I'm not the first person to draw the comparisons between Rivian and Subaru. Writing for climate-focused publication Heatmap News recently, writer Andrew Moseman did the same, along with the general disappointment around Subaru's nearly nonexistent electrified game:

Even as its cars became more generic and ordinary in the 21st century, Subie kept its marketing efforts aimed at the outdoorsy, dog-loving folks who had become loyal to the brand. However, while its fans are the kind of people with a clear, vested interest in addressing climate change, the world’s “we love the parks” car company has dragged its toes on joining the electric vehicle revolution that hopes to slash the car industry’s carbon emissions.
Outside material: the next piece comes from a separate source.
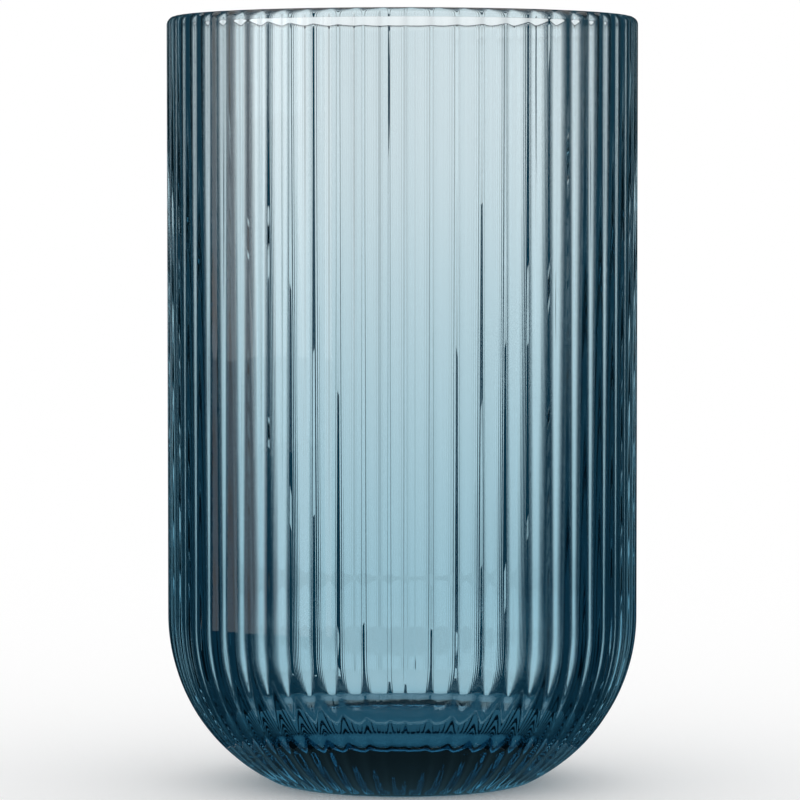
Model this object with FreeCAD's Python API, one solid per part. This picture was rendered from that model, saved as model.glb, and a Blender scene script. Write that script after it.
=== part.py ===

Subaru’s electric aversion left a giant hole in the market for an adventure EV, one that Rivian seeks to fill.

The same reactions took place on social media too around the time of the Rivian debut event a few weeks ago. After all, the R2, R3 and R3X offer more than we've really ever heard on the electric front from Subaru. All of them look production-ready, even if the R2 isn't even due out until the first half of 2026 (barring any delays, which often happen in the EV world.) We've even seen video of an R3 prototype zooming around California after the event.

All of this is to say: Subaru, where are you on anything electrified? 

So far, what we have are vague plans, rumors and announcements. Those include, reportedly, leaning on Toyota yet again for an upcoming three-row electric crossover built in the United States, more hybrids, and ultimately, four all-electric crossovers by the end of 2026. Which is a year and a half away. And all Subaru had to show for itself at the "don't count us out yet" Japan Mobility Show last year was a low-slung sports coupe concept and a flying car

Subaru is out there trying to recreate the SVX, and Rivian has already shown us exactly how it aims to take down the Outback and Crosstrek in the next few years. 

Subaru Sports Mobility Coupe Concept

Granted, the company has alluded to its future plans in financial documents, especially out of Japan. "Previously, the 2030 target was for [hybrid electric vehicles] and BEVs to account for at least 40% of our total global sales," officials said last August. "We have now raised the target [for] 50% of Subaru's total global sales to be BEVs, which will be achieved by selling 600,000 BEVs out of our total global sales of 1.2 million-plus Subaru vehicles." They added, "On the U.S. side, we plan to start U.S. production of BEVs as well as next-generation HEV models using Toyota Hybrid System (THS) technology." But we haven't seen anything concrete from Subaru yet beyond announcements, while Rivian is taking pains to show us exactly what it wants to do.

None of this is meant to erase Rivian's own challenges. As our own Kevin Williams reported recently, it remains in the "Valley of Death" startup mode until it can ramp up these more mass-volume models. It doesn't even sell cars outside of the United States and Canada, it just hit pause on a new factory in Georgia, it's had to do layoffs to keep costs down, and it will likely rely on the expensive R1S and R1T to stay afloat for years—two vehicles it reportedly loses five figures on each one it sells. And if we're comparing Rivian to Subaru, the latter still sold 13 times as many cars in the U.S. last year alone than the former. 

But we've seen what happens when legacy automakers underestimate startups before. The model for disruption exists and it's playing out every day. As Rivian rolls out Tesla Supercharger integration, Subaru offers electrified nothing except for a car another company makes. Given global trends that include pure internal combustion peaking around 2017 and massive investments into battery plants and charging, Subaru has to put up or shut up sooner rather than later. And no, I don't mean flying cars, either. 

At this point, Rivian feels like a company that's getting ready for the future. Subaru has some work to do to show its many fans across the world that its future doesn't mean becoming an in-house forklift manufacturer for Toyota.